Unless you’re training with World Champion Black Belts who already have a sponsorship with someone and can vouch for your amazing white belt skills then, in all honesty, don’t waste your time. Even then, there is a good chance you will be denied. And why? 

Unfortunately, because you are a white belt.

Remember, you’ve only just began your journey and sadly most people don’t take white belts seriously…this includes companies. Use the time you would spend campaigning to companies to enhance your skills on the mat or start making a name for yourself.

3. Don’t Blow up their Social Media and Email

Companies hate this. It’s annoying. Do not constantly email and post on their social media pages about sponsorship. Sure an occasional post letting them know about your most recent win while wearing their gear is good but don’t go overboard. If they post about openings for sponsorship then by all means go for it. Do not beg. (Yes i’ve been told that people beg and plead for sponsorship)

4. Don’t get mad when you get turned down

This is a big one. In reality the chances of you being turned down are high.

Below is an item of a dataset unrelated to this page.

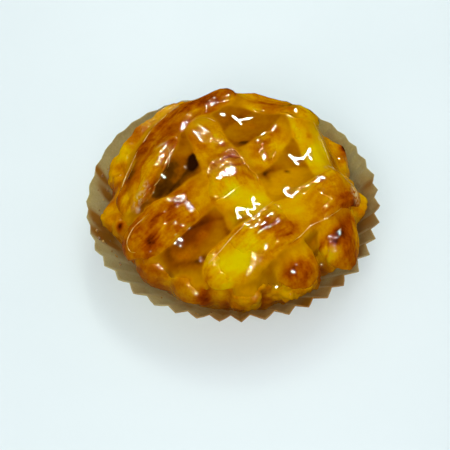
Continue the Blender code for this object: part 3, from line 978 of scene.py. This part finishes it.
print("deepest point under the glaze in mm:", round(deep.max() / MM, 1))

# %% The finish of the set glaze
glaze_finish, tree, shader = new_finish("set_apricot_glaze", GLAZED)
below, where = baked_colour(tree)
tone_and_shade = add_node(tree, "Attribute", {"attribute_name": "tone_and_shade"})
red = add_node(tree, "Attribute", {"attribute_name": "red"})
hidden = add_node(tree, "Attribute", {"attribute_name": "hidden"})
golden_amber = add_node(
    tree,
    "ValToRGB",
    inputs={"Fac": tone_and_shade.outputs["Fac"]},
    stops=[
        (0.0, "#c99600"),
        (0.25, "#b97d00"),
        (0.45, "#9f6500"),
        (0.65, "#8a4a00"),
        (0.82, "#4f2a02"),
        (1.0, "#1f0c02"),
    ],
)
red_amber = add_node(
    tree,
    "ValToRGB",
    inputs={"Fac": tone_and_shade.outputs["Fac"]},
    stops=[(0.0, "#b86c00"), (0.3, "#934b00"), (0.6, "#7d3600"), (1.0, "#2a1003")],
)
amber = add_node(
    tree,
    "Mix",
    {"data_type": "RGBA"},
    {"Factor": red.outputs["Fac"], "A": golden_amber.outputs["Color"], "B": red_amber.outputs["Color"]},
)
seen = add_node(
    tree,
    "Mix",
    {"data_type": "RGBA"},
    {"Factor": hidden.outputs["Fac"], "A": below, "B": amber.outputs["Result"]},
)
# the pale sheen on the dried film, painted
film_sheen = add_node(tree, "Attribute", {"attribute_name": "film_sheen"})
veiled = add_node(
    tree,
    "Mix",
    {"data_type": "RGBA"},
    {"Factor": film_sheen.outputs["Fac"], "A": seen.outputs["Result"], "B": linear(FILM_SHEEN_COLOUR)},
)
tree.links.new(veiled.outputs["Result"], shader.inputs["Base Color"])
rippled_coat(tree, shader, where, *RIPPLES)
coat_where_wet(tree, shader)
for piece in [glaze, *slices]:
    piece.data.materials.append(glaze_finish)
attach(glaze, "root")
print("glazed:", 1 + len(slices), "pieces")

# %% [markdown]
# ## Thin edges of glaze
#
# Where the glaze has drawn back as it set, it leaves a thin raised edge. On the pale kind, the line of
# light that the edge catches is painted into its colour as a highlight. Each one is drawn in plan with a few
# points, made into a smooth curve, and laid on whatever it crosses.


# %% Where the edges run
def curve_through(route, count):
    """That many points on a smooth curve through a route in plan, made of one cubic for each stretch."""
    route = np.array(route, float)
    route = np.vstack([2 * route[0] - route[1], route, 2 * route[-1] - route[-2]])
    found = []
    for share in np.linspace(0, len(route) - 3 - 1e-6, count):  # the last point is still in a stretch
        k = int(share)
        t = share - k
        a, b, c, d = route[k : k + 4]
        found.append(b + 0.5 * t * (c - a + t * (2 * a - 5 * b + 4 * c - d + t * (3 * b - a - 3 * c + d))))
    return np.array(found) * MM


# the pale kind's colour is a painted highlight along the raised edge
GOLDEN, PALE_HIGHLIGHT = 0, 1
GLAZE_EDGES = {  # the kind, and the way in plan, in mm
    "outer side of the left strip": (
        PALE_HIGHLIGHT,
        [
            (-41, -9), (-41, -1.5), (-39, 6.8), (-36.4, 12),
            (-31.5, 22.8), (-27.1, 28.6), (-22, 33.4), (-12.7, 37.6),
        ],
    ),
    "inner side of the left strip": (
        GOLDEN,
        [(-25.6, 9.6), (-23.6, 8), (-23, 4), (-24, -1), (-27.4, -5.4), (-31.1, -9.8), (-34, -12.6)],
    ),
    "right strip": (PALE_HIGHLIGHT, [(30.5, 24.6), (32.4, 22), (34.4, 16), (35.6, 11), (36.6, 4)]),
    "right end of the front strip": (
        PALE_HIGHLIGHT,
        [(36.2, 0.8), (39.6, 3.2), (43, 2.6), (45.2, -0.6), (45.8, -6)],
    ),
    "left end of the middle strip": (
        PALE_HIGHLIGHT,
        [(-28.6, -16.8), (-33.7, -20), (-36.6, -23.9), (-37.4, -27), (-36, -30.2), (-33.6, -31.6)],
    ),
    "lower side of the front strip": (
        GOLDEN,
        [(20.4, -32.4), (24, -28.4), (28.5, -23), (35.1, -19), (40, -13.8)],
    ),
    "upper side of the front strip": (
        GOLDEN,
        [(-8.6, -38.8), (-5.7, -36), (-1.2, -31.6), (2.9, -28.2), (5.7, -24.8), (10.7, -19.5), (15.4, -14.1)],
    ),
    "top of the centre strip": (GOLDEN, [(-18.6, 18.1), (-16.1, 22.7), (-10.5, 25.7), (-6.3, 24.4)]),
}
print("glaze edges:", len(GLAZE_EDGES))

# %% Lay the edges on the tart
EDGE_RADIUS = 0.15 * MM
EDGE_POINTS = 48
TAPER = 6  # points over which each end runs out

graph = fresh_graph()
lines = bpy.data.curves.new("glaze_edges", "CURVE")
lines.dimensions = "3D"
lines.bevel_depth = EDGE_RADIUS
lines.bevel_resolution = 1
lines.use_fill_caps = True
for count, (kind, route) in enumerate(GLAZE_EDGES.values()):
    path = curve_through(route, EDGE_POINTS)
    heights = np.zeros(EDGE_POINTS)
    for k, (x, y) in enumerate(path):
        hit, place, *_ = look_down(graph, x, y)
        heights[k] = place.z if hit else 0
    padded = np.pad(heights, 2, mode="edge")
    heights = sum(padded[k : k + EDGE_POINTS] for k in range(5)) / 5
    spline = lines.splines.new("POLY")
    spline.material_index = kind
    spline.points.add(EDGE_POINTS - 1)
    flow = bumps(np.column_stack([path, heights]), 5 * MM, 40 + count)
    for k, point in enumerate(spline.points):
        ending = min(1, k / TAPER, (EDGE_POINTS - 1 - k) / TAPER)
        point.co = (*path[k], heights[k], 1)
        point.radius = ending * float(np.clip(0.75 + 0.9 * flow[k], 0.15, 1.3))
drawn = add_object("glaze_edges", lines)
edges_mesh = bpy.data.meshes.new_from_object(drawn.evaluated_get(fresh_graph()))
edges_mesh.materials.clear()
bpy.data.objects.remove(drawn)
glaze_edges = add_object("glaze_edges", edges_mesh)
print("glaze_edges", len(edges_mesh.polygons), "faces")

# %% Two finishes for the edges
EDGE_COLOURS = [  # one for each kind: its name, and a darker and a lighter tone
    ("golden_glaze_edge", "#b98a1c", "#d6ae4a"),
    # the pale one paints the highlight that the raised edge catches
    ("glaze_edge_painted_highlight", "#c8984c", "#e6c896"),
]
CLOUD = 2 * MM  # from one pale patch to the next
SMOOTH_SUGAR = {"Roughness": 0.25, "Coat Weight": 0.6, "Coat Roughness": 0.03}
for name, dark, light in EDGE_COLOURS:
    edge_finish, tree, shader = new_finish(name, SMOOTH_SUGAR)
    where = add_node(tree, "TexCoord")
    cloud = add_node(
        tree, "TexNoise", inputs={"Vector": where.outputs["Object"], "Scale": 1 / CLOUD, "Detail": 2}
    )
    shade = add_node(
        tree, "ValToRGB", inputs={"Fac": cloud.outputs["Fac"]}, stops=[(0.35, dark), (0.65, light)]
    )
    tree.links.new(shade.outputs["Color"], shader.inputs["Base Color"])
    glaze_edges.data.materials.append(edge_finish)
glaze_edges.data.shade_smooth()
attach(glaze_edges, "root")
print("edge finishes:", len(EDGE_COLOURS))

# %% [markdown]
# ## The baking paper
#
# The case is brown greaseproof paper, pressed into pleats by a machine and then crumpled by hands. Butter
# has soaked into it in patches, which turns it darker and a little clear. The solid has the pleats
# already. Each of its faces is cut into smaller ones, its folds are eased, and both sides of the paper
# crinkle together, so it stays as thin.

# %% Ease the paper's folds
CUTS = 4  # through each face, both ways
paper = add_object("pleated_paper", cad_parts["paper_case"].data.copy())
work = bmesh.new()
work.from_mesh(paper.data)
bmesh.ops.remove_doubles(work, verts=work.verts, dist=0.01 * MM)
bmesh.ops.subdivide_edges(work, edges=work.edges, cuts=CUTS, use_grid_fill=True)
bmesh.ops.smooth_vert(work, verts=work.verts, factor=0.25, use_axis_x=True, use_axis_y=True, use_axis_z=True)
work.to_mesh(paper.data)
work.free()
print("pleated_paper", len(paper.data.polygons), "faces")

# %% Press and crinkle it
CASE_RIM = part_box("paper_case")[1].z
LEVEL_STEP = 0.8 * MM  # the pleats' mean reach is taken level by level
PRESSED_ABOVE = 9 * MM
CRINKLE_REACH = 45 * MM  # the crinkles are worked out on a plain round wall of about the case's size
PRESSED = [(160, 0.5), (45, 0.5)]  # where handling has pressed its pleats, in degrees, and by what share

points = places(paper)
reach = np.hypot(points[:, 0], points[:, 1])
level = np.round(points[:, 2] / LEVEL_STEP).astype(int).clip(0, None)
mean_reach = np.bincount(level, reach) / np.maximum(np.bincount(level), 1)
bearing = np.arctan2(points[:, 1], points[:, 0])
pressed = sum(share * eased(1.6 * np.cos(bearing - math.radians(at)) - 0.6) for at, share in PRESSED)
pressed = pressed * eased((points[:, 2] - PRESSED_ABOVE) / (9 * MM))
drawn_in = 1 + (mean_reach[level] / np.maximum(reach, MM) - 1) * pressed
points *= np.column_stack([drawn_in, drawn_in, np.ones(len(points))])
flat = points * (1, 1, 0)
outwards = flat / np.maximum(np.linalg.norm(flat, axis=1), MM)[:, None]
share_of_height = np.clip(points[:, 2] / CASE_RIM, 0, 1)
angle = np.arctan2(points[:, 1], points[:, 0])
on_wall = np.column_stack([np.cos(angle), np.sin(angle), points[:, 2] / CRINKLE_REACH]) * CRINKLE_REACH
crinkle = 0.35 * bumps(on_wall, 6 * MM, 21) + 0.12 * bumps(on_wall, 2 * MM, 22)
put(paper, points + outwards * (crinkle * share_of_height * MM)[:, None])
print("paper's rim in mm:", round(places(paper)[:, 2].max() / MM, 1))

# %% Let the butter soak in, and paint the shade under the crust
GREASE_MARKS = [  # where butter has soaked in
    (-49, -8.8, 2.2, 2, 2.4, -36), (-47, -15.5, 2.2, 2, 2.6, -15), (-46, -9, 4, 0.5),
    (-50.5, 13, 1.6, 1.8, 2, -40), (-48, 7, 1.8, 1.8, 1.8, -30), (52, -10, 18, 0.55), (30, -45, 16, 0.8),
    (0, -54, 18, 1.0), (52, 8, 2.4, 0.8), (50, 0, 2, 0.5), (50, -8, 3, 0.5), (45, -22, 4, 0.5),
    (28, -46, 6, 0.5), (38, -36, 4, 0.6), (8, -52, 8, 0.25), (-16, -50, 7, 0.25), (-32, -42, 5, 0.3),
]
CRUST_REACH = 46 * MM  # the crust lies on the paper inside this

points = places(paper)
inside = (facings(paper) * outwards).sum(1) < 0
# butter and painted shade: the paper is darker where the crust's edge lies on it and overhangs it
butter_and_shade_under_crust = 0.35 * np.clip((CRUST_REACH - np.hypot(points[:, 0], points[:, 1])) / (3 * MM), 0, 1)
butter_and_shade_under_crust *= np.where(inside, 1, 0.25)  # most of the butter, and most of the painted shade, is on the inside
wicked = spots(points, GREASE_MARKS)
wicked *= np.where(inside & (points[:, 1] < -25 * MM), 0.8, 1)
note(paper, "grease_and_shade", wicked + butter_and_shade_under_crust + 0.25 * bumps(points, 5 * MM, 31))
print("grease marks:", len(GREASE_MARKS))

# %% The finish of the paper
FIBRES = 0.8 * MM  # real ones are finer, but they wouldn't show
# butter-soaked brown, also used for the painted shade under the crust
SOAKED_AND_SHADED_COLOUR = "#805410"
THIN_PAPER = {
    "Roughness": 0.55,
    "Specular IOR Level": 0.1,  # paper is matt, and butter adds only a little shine
    "Subsurface Weight": 0.6,  # light comes through it
    "Subsurface Radius": (1.0, 0.75, 0.4),
    "Subsurface Scale": 1.2 * MM,
}
paper_finish, tree, shader = new_finish("brown_greaseproof_paper", THIN_PAPER)
soaked_and_shaded = add_node(tree, "Attribute", {"attribute_name": "grease_and_shade"})
where = add_node(tree, "TexCoord")
fibres = add_node(
    tree,
    "TexNoise",
    inputs={"Vector": where.outputs["Object"], "Scale": 1 / FIBRES, "Detail": 5, "Roughness": 0.7},
)
dry = add_node(
    tree, "ValToRGB", inputs={"Fac": fibres.outputs["Fac"]}, stops=[(0.3, "#8f8556"), (0.7, "#a2986c")]
)
seen = add_node(
    tree,
    "Mix",
    {"data_type": "RGBA"},
    {"Factor": soaked_and_shaded.outputs["Fac"], "A": dry.outputs["Color"], "B": linear(SOAKED_AND_SHADED_COLOUR)},
)
relief = add_node(
    tree, "Bump", inputs={"Strength": 0.3, "Distance": 0.2 * MM, "Height": fibres.outputs["Fac"]}
)
tree.links.new(seen.outputs["Result"], shader.inputs["Base Color"])
tree.links.new(relief.outputs["Normal"], shader.inputs["Normal"])
paper.data.materials.clear()
paper.data.materials.append(paper_finish)
for polygon in paper.data.polygons:
    polygon.material_index = 0
paper.data.shade_smooth()
paper.data.set_sharp_from_angle(angle=math.radians(40))
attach(paper, "root")
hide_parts("paper_case")
print("finish:", paper_finish.name)

# %% [markdown]
# ## Crumbs on the paper
#
# Crumbs break off the rim as the case is handled, and stay on the oily paper. Each is a small rough lump,
# larger ones being rare, and a ray from above finds the paper under it. They are one mesh, because nobody
# moves a crumb alone.

# %% Scatter crumbs
CRUMB_PLACES = [  # middle and spread in degrees round the case, and how many
    (168, 18, 14),
    (200, 14, 12),
    (2, 12, 12),
    (-50, 30, 5),
    (-100, 40, 4),
    (80, 40, 6),
]
CRUMB_REACH = (47, 52.5)  # from the middle of the case, in mm
SMALLEST, EXTRA = 0.28 * MM, 0.5 * MM  # a crumb's radius, and what the largest has more

draw = np.random.default_rng(5)
graph = fresh_graph()
heap = bmesh.new()
for middle, spread_round, count in CRUMB_PLACES:
    for _ in range(count):
        turn = math.radians(draw.normal(middle, spread_round / 2))
        out = draw.uniform(*CRUMB_REACH) * MM
        size = SMALLEST + EXTRA * draw.random() ** 3
        hit, place, _, thing = look_down(graph, out * math.cos(turn), out * math.sin(turn))
        if not hit or thing.name != "pleated_paper":
            continue
        crumb = bmesh.ops.create_icosphere(heap, subdivisions=2, radius=size)["verts"]
        stretch = Vector(draw.uniform(0.7, 1.3, 3))
        for point in crumb:
            rough = 1 + 0.6 * noise.noise(point.co / size * 1.5 + place / MM)
            lump = Vector(a * b for a, b in zip(point.co * rough, stretch))
            point.co = place + lump + Vector((0, 0, size / 2))
crumbs_mesh = bpy.data.meshes.new("crumbs")
heap.to_mesh(crumbs_mesh)
heap.free()
crumbs_mesh.shade_smooth()
crumbs = add_object("crumbs", crumbs_mesh)
print("crumbs", len(crumbs_mesh.polygons), "faces")

# %% The finish of the crumbs
TOASTED = 1.5 * MM  # from a dark place to a pale one
crumb_finish, tree, shader = new_finish("toasted_crumbs", {"Roughness": 0.6})  # dry, so without any glaze
where = add_node(tree, "TexCoord")
toasting = add_node(tree, "TexNoise", inputs={"Vector": where.outputs["Object"], "Scale": 1 / TOASTED})
shade = add_node(
    tree,
    "ValToRGB",
    inputs={"Fac": toasting.outputs["Fac"]},
    stops=[(0.35, "#5e3606"), (0.5, "#8c5a0a"), (0.65, "#b58a1c")],
)
tree.links.new(shade.outputs["Color"], shader.inputs["Base Color"])
crumbs_mesh.materials.append(crumb_finish)
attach(crumbs, "root")
print("finish:", crumb_finish.name)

A lot of companies have told me the people who are applying get mad and start trash talking the company when they declined to sponsor them. This will not work out well for you. BJJ is a small world compared to other sports. We’re just now really getting somewhat popular guys and girls.

Almost all companies in the BJJ world know each other. That’s how small this sport is in the grand scheme of things. Most of them are, indeed, friends and do talk a lot.

If you’re already sponsored by a competing company

Lets say your sponsor is Inverted Gear…. and you’ve been pumping out advertising for them and now you’re applying to Moya Brand but you list Inverted Gear in the email saying they are one of your current sponsors.

A. You’ve already been seen promoting the crap out of Inverted Gear, but now you’re trying to switch companies? As I was asked, “wouldn’t that confuse the market?” and

B. If Jesse and Nelson are friends…. why would Jesse want to take that advertising from Nelson and money out of his pocket?

Both of those were great points brought up by a few companies and I can see why they brought that up. It could create a problem between friends where one could see it as stealing a competitor who was advertising for them and boosting sales.

If you’re already sponsored by a company and it’s going well, then stay loyal to the hand that feeds you.

The Hard Truth

If you do get sponsored, most of the entry level sponsorships are discounts on products that you will use from that company. You won’t see a lot of free products until you start generating some sales for them.  So, don’t think right out of the gate you will get free gear.

It almost NEVER happens unless you are already a World Champion.

Prove yourself on the mat or promote the crap out of the company, and your sponsorship will take off and you will see more!!!

Lets be honest with ourselves though. The truth is I would say a good 80% of you will not get a sponsorship.

I hate to say it but that is fact. 80% is me being generous with that number as well.

If you take all of this information into consideration and you follow the guidelines I have provided here then this will definitely increase your chances of getting the sponsorship you’ve always dreamed of. It doesn’t guarantee your success in getting sponsored but it can help. Obviously the bigger the company the harder it will be to get sponsored, but as Vincent Van Gogh said

“Great things are done by a series of small things brought together”

If you get the opportunity to have a smaller company you like sponsor you, help them out. You never know how big that company will get!!!! This goes for MMA as well!!!